Accélération du processus de publication

De leur côté, ces revues ont « considérablement accéléré » le processus de publication pour les études consacrées à la pandémie, avec un délai réduit « de 49%, ou 57 jours en moyenne ». Certains titres affichent même « une baisse du temps de publication de plus de 80% comparé à la période pré-crise ». « On peut se demander si plus vite est toujours (synonyme de) mieux », s’interroge l’auteur, craignant un « troc entre rapidité et qualité ».

« Ça fait des années que les journaux promettent des relectures par les pairs de plus en plus rapides ». Et en période de crise « il est compréhensible que les scientifiques travaillent très vite, que les papiers soient publiés plus rapidement. Ce n’est pas un mal en soi, mais nous devons comprendre qu’il y aura plus d’erreurs ».

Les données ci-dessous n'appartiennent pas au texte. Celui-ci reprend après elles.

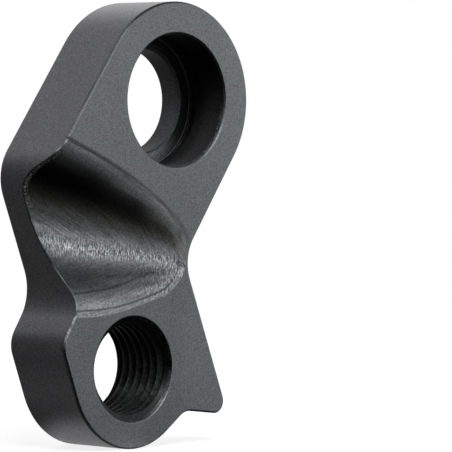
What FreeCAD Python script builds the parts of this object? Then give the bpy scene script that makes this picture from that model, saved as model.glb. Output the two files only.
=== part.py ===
import FreeCAD, Part
import math
import os
from collections import namedtuple

from FreeCAD import Vector

# Rear derailleur adapter: a flat link machined from one plate.
# Sizes are millimetres and degrees. The origin is the centre of the hanger bolt bore
# on the back face. The front face looks along -Y and Z is up.

# Plate
THICKNESS = 8.0
EDGE_BREAK = 0.16

# Head, round the hanger bolt bore, and the bulge to its left
HEAD_RADIUS = 9.78
BULGE_X = -11.6
BULGE_Z = -7.65
BULGE_RADIUS = 4.8

# Foot, round the derailleur hole
FOOT_X = -6.0
FOOT_Z = -26.42
FOOT_RADIUS = 7.87

# Shoulder above the foot on the left: how far it stands out past the foot's edge
SHOULDER_RADIUS = 2.6
SHOULDER_STEP = 1.65
SHOULDER_ANGLE = 159.6

# Stop tab at the lower right: its rounded tip and the hollow between it and the foot
TAB_REACH = 4.06
TAB_ANGLE = -18.5
TAB_TIP_RADIUS = 1.2
TAB_ROOT_RADIUS = 2.0
TAB_ROOT_RUN = 2.3
TAB_ROOT_ANGLE = -40.3

# Waists: hollow curves on each side between the head and the foot
LEFT_WAIST_RADIUS = 5.0
LEFT_WAIST_RUN = 1.7
LEFT_WAIST_ANGLE = 135.0
RIGHT_WAIST_X = 5.95
RIGHT_WAIST_Z = -16.25
RIGHT_WAIST_RADIUS = 4.38

# Hanger bolt bore: a counterbore for the bolt's head, its relief groove and a clear hole
BOLT_HEAD_RADIUS = 6.5
BOLT_SHANK_RADIUS = 5.0
HEAD_CLEARANCE = 0.1
SHANK_CLEARANCE = 0.2
COUNTERBORE_DEPTH = 5.2
RELIEF_WIDTH = 1.1
RELIEF_DEPTH = 0.3
SEAT_CHAMFER = 0.2
MOUTH_CHAMFER = 0.16
BACK_CHAMFER = 0.3

# Derailleur hole, at the full radius of its M10 x 1 thread
THREAD_RADIUS = 5.0
THREAD_LEAD_IN = 0.3

# Scallop milled into the front: its surface runs from the deep left edge and rises out of
# the front face just short of the right waist, where the scallop has a rounded end. Each
# station has its x, the z of its upper and lower rims, its depth, and its rise: how far
# the whole section is moved forward.
SCALLOP_STATIONS = [
    (-20.0, -1.4, -20.9, 5.9, 0.0),
    (-14.0, -4.0, -21.05, 4.4, 0.0),
    (-8.0, -6.7, -20.8, 2.8, 0.0),
    (-3.0, -9.6, -19.7, 1.3, 0.0),
    (-1.0, -10.9, -19.2, 0.64, 0.01),
    (1.0, -12.2, -18.9, 0.24, 0.18),
    (5.0, -13.4, -18.2, 0.12, 1.0),
]
# One section for every station: share of the way down from the upper rim, share of
# the depth, and steepness there.
SCALLOP_SECTION = [
    (-0.25, -0.2, 1.0),
    (0.0, 0.0, 0.5),
    (0.05, 0.035, 1.4),
    (0.165, 0.43, 6.3),
    (0.33, 0.95, 0.7),
    (0.5, 1.0, -0.3),
    (0.825, 0.42, -4.8),
    (0.955, 0.05, -1.3),
    (1.0, 0.0, -0.8),
    (1.25, -0.2, -0.8),
]

# Side of the outline that the centre of one of its arcs lies on
INSIDE = 1
OUTSIDE = -1
Circle = namedtuple("Circle", "x z radius side")


def at(x, y, z):
    return Vector(x, y, z)


def beyond(circle, distance, degrees, radius, side):
    """A circle whose centre is this far from another's, in this direction."""
    angle = math.radians(degrees)
    x = circle.x + distance * math.cos(angle)
    z = circle.z + distance * math.sin(angle)
    return Circle(x, z, radius, side)


def outline_circles():
    """The circles that the edge runs around, from the head down the left side."""
    head = Circle(0.0, 0.0, HEAD_RADIUS, INSIDE)
    bulge = Circle(BULGE_X, BULGE_Z, BULGE_RADIUS, INSIDE)
    foot = Circle(FOOT_X, FOOT_Z, FOOT_RADIUS, INSIDE)
    step = FOOT_RADIUS - SHOULDER_RADIUS + SHOULDER_STEP
    shoulder = beyond(foot, step, SHOULDER_ANGLE, SHOULDER_RADIUS, INSIDE)
    waist_gap = math.hypot(SHOULDER_RADIUS + LEFT_WAIST_RADIUS, LEFT_WAIST_RUN)
    left_waist = beyond(shoulder, waist_gap, LEFT_WAIST_ANGLE, LEFT_WAIST_RADIUS, OUTSIDE)
    root_gap = math.hypot(FOOT_RADIUS + TAB_ROOT_RADIUS, TAB_ROOT_RUN)
    root = beyond(foot, root_gap, TAB_ROOT_ANGLE, TAB_ROOT_RADIUS, OUTSIDE)
    tip = beyond(foot, FOOT_RADIUS + TAB_REACH, TAB_ANGLE, TAB_TIP_RADIUS, INSIDE)
    right_waist = Circle(RIGHT_WAIST_X, RIGHT_WAIST_Z, RIGHT_WAIST_RADIUS, OUTSIDE)
    return [head, bulge, left_waist, shoulder, foot, root, tip, right_waist]


def normal_angle(first, second):
    """Angle of the outward normal of the line that runs from one circle to the next."""
    step_x = second.x - first.x
    step_z = second.z - first.z
    reach = first.side * first.radius - second.side * second.radius
    return math.atan2(step_z, step_x) - math.acos(reach / math.hypot(step_x, step_z))


def on_circle(circle, angle):
    reach = circle.side * circle.radius
    return at(circle.x + reach * math.cos(angle), 0.0, circle.z + reach * math.sin(angle))


def outline_wire():
    """Arcs on the circles, joined by the straight lines that touch both neighbours."""
    circles = outline_circles()
    followers = circles[1:] + circles[:1]
    angles = [normal_angle(one, other) for one, other in zip(circles, followers)]
    edges = []
    for i, circle in enumerate(circles):
        start = angles[i - 1]
        turn = (angles[i] - start) % (2 * math.pi)
        if circle.side == OUTSIDE:
            turn -= 2 * math.pi
        first, middle, last = (on_circle(circle, start + turn * share) for share in (0, 0.5, 1))
        edges.append(Part.Arc(first, middle, last).toShape())
        edges.append(Part.LineSegment(last, on_circle(followers[i], angles[i])).toShape())
    return Part.Wire(edges)


def plate():
    """The plate with its outline's edges broken on both faces."""
    blank = Part.Face(outline_wire()).extrude(at(0, -THICKNESS, 0))
    rims = [edge for edge in blank.Edges if edge.BoundBox.YLength < THICKNESS / 2]
    return blank.makeChamfer(EDGE_BREAK, rims)


def turned(profile, x, z):
    """A solid of revolution about an axis along Y, from (radius, y) points."""
    points = [at(x + radius, y, z) for radius, y in profile]
    face = Part.Face(Part.makePolygon(points + points[:1]))
    return face.revolve(at(x, 0, z), at(0, 1, 0), 360)


def hanger_bore():
    head = BOLT_HEAD_RADIUS + HEAD_CLEARANCE
    shank = BOLT_SHANK_RADIUS + SHANK_CLEARANCE
    relief = head + RELIEF_DEPTH
    front = -THICKNESS
    seat = front + COUNTERBORE_DEPTH
    profile = [
        (0, 1),
        (shank + BACK_CHAMFER + 1, 1),
        (shank + BACK_CHAMFER, 0),
        (shank, -BACK_CHAMFER),
        (shank, seat + SEAT_CHAMFER),
        (shank + SEAT_CHAMFER, seat),
        (relief, seat),
        (relief, seat - RELIEF_WIDTH + RELIEF_DEPTH),
        (head, seat - RELIEF_WIDTH),
        (head, front + MOUTH_CHAMFER),
        (head + MOUTH_CHAMFER + 1, front - 1),
        (0, front - 1),
    ]
    return turned(profile, 0.0, 0.0)


def derailleur_hole():
    lead = THREAD_RADIUS + THREAD_LEAD_IN
    front = -THICKNESS
    profile = [
        (0, 1),
        (lead + 1, 1),
        (THREAD_RADIUS, -THREAD_LEAD_IN),
        (THREAD_RADIUS, front + THREAD_LEAD_IN),
        (lead + 1, front - 1),
        (0, front - 1),
    ]
    return turned(profile, FOOT_X, FOOT_Z)


def scallop_section(x, upper, lower, depth, rise):
    width = upper - lower
    points = []
    slopes = []
    for share, deep, steep in SCALLOP_SECTION:
        points.append(at(x, depth * deep - rise - THICKNESS, upper - width * share))
        slopes.append(at(0, depth * steep, -width))
    curve = Part.BSplineCurve()
    curve.interpolate(Points=points, Tangents=slopes, TangentFlags=[True] * len(points))
    return Part.Wire(curve.toShape())


def scallop():
    """Everything in front of the milled surface."""
    sections = [scallop_section(*station) for station in SCALLOP_STATIONS]
    surface = Part.makeLoft(sections, False, False)
    return surface.Faces[0].extrude(at(0, -2 * THICKNESS, 0))


def link():
    return plate().cut(scallop()).cut(hanger_bore()).cut(derailleur_hole())


os.makedirs("parts", exist_ok=True)
adapter = link().removeSplitter()
adapter.exportStep("parts/adapter_link.step")
print("solids", len(adapter.Solids), "valid", adapter.isValid(), "volume", round(adapter.Volume, 1))
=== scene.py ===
"""Dresses the rear derailleur adapter: its grey finish, the thread in its foot, and a studio."""

import math

import bmesh
import bpy
from mathutils import Matrix, Vector


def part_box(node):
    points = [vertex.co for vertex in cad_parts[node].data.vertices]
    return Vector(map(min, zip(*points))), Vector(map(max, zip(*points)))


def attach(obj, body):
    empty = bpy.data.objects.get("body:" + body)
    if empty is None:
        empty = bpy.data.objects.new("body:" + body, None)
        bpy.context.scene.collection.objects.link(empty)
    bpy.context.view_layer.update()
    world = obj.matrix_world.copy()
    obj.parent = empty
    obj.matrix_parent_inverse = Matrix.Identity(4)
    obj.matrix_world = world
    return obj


bl_info = {
    "name": "Rear Derailleur Adapter",
    "version": (1, 0, 0),
    "blender": (4, 5, 0),
    "location": "3D View > Sidebar > Adapter",
    "description": "Finishes a milled adapter link, threads its foot and sets up a studio round it",
    "category": "Object",
}

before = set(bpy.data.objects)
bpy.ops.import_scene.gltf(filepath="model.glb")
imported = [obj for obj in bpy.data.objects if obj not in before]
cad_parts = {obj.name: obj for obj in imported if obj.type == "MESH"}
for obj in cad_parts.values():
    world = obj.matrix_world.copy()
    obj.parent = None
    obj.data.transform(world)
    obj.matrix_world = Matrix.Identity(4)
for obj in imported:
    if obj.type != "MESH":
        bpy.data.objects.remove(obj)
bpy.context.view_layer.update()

MM = 0.001

# The link's places, in millimetres: x and z on its front, y through it from FRONT to 0. Its edges
# are broken at 45 degrees, and BREAK_FACING is the y of that break's normal.
LINK = "adapter_link"
THICKNESS = 8.0
FRONT = -THICKNESS
EDGE_BREAK = 0.16
BREAK_FACING = -0.71
HEAD_AT = (0.0, 0.0)
FOOT_AT = (-6.0, -26.42)
FOOT_MOUTH_RADIUS = 5.3
BULGE_AT = (-11.6, -7.65)
BULGE_RADIUS = 4.8
MIDDLE = Vector((-3.0, -4.0, -12.0)) * MM

# The hole in its head: the counterbore, the relief groove behind it, the seat and the bore
COUNTERBORE_RADIUS = 6.6
COUNTERBORE_MOUTH_RADIUS = COUNTERBORE_RADIUS + EDGE_BREAK
RELIEF_RADIUS = 6.9
RELIEF_Y = -3.9
SEAT_Y = -2.8
BORE_RADIUS = 5.2

# The thread's form: its angle in degrees, the crest's flat as a share of the pitch, the share of
# the lead-in at which the ridge ends, and how far the ridge is let into the wall
THREAD_ANGLE = 60.0
CREST_SHARE = 0.25
RIDGE_END = 0.9
LET_IN = 0.03 * MM
STEPS_PER_TURN = 96

# The scallop's rims on the front face: x, height of the upper rim, height of the lower rim
SCALLOP_RIMS = (
    (-20.0, -1.4, -20.9),
    (-14.0, -4.0, -21.05),
    (-8.0, -6.7, -20.8),
    (-3.0, -9.6, -19.7),
    (-1.0, -11.1, -19.1),
    (0.0, -12.4, -18.7),
    (1.0, -14.1, -18.2),
    (2.0, -15.0, -17.6),
)
UPPER_RIM, LOWER_RIM = 1, 2
LOWEST_RIM = -25.0

# Its rounded right end: a circle's centre and radius
SCALLOP_END = (-1.95, -16.0)
SCALLOP_END_RADIUS = 3.15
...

Autre explication du foisonnement, la compétition pour les crédits de recherche. « Il y a un énorme enjeu de publication pour le financement des équipes », rappelle Anne-Marie Duguet, spécialiste en éthique médicale et droit de la santé à l’Université Paul Sabatier de Toulouse, co-auteure début avril d’un papier « Essai clinique et traitement: quelle éthique en cas d’urgence sanitaire? », consacré notamment aux études controversées du professeur français Eric Raoult. « Qu’il y ait plus d’études n’est pas gênant, les seules choses vraiment importantes sont la rigueur scientifique et l’éthique », poursuit-elle. Et d’appeler, elle aussi, à « se poser des questions » avant de répercuter le moindre résultat présenté comme prometteur.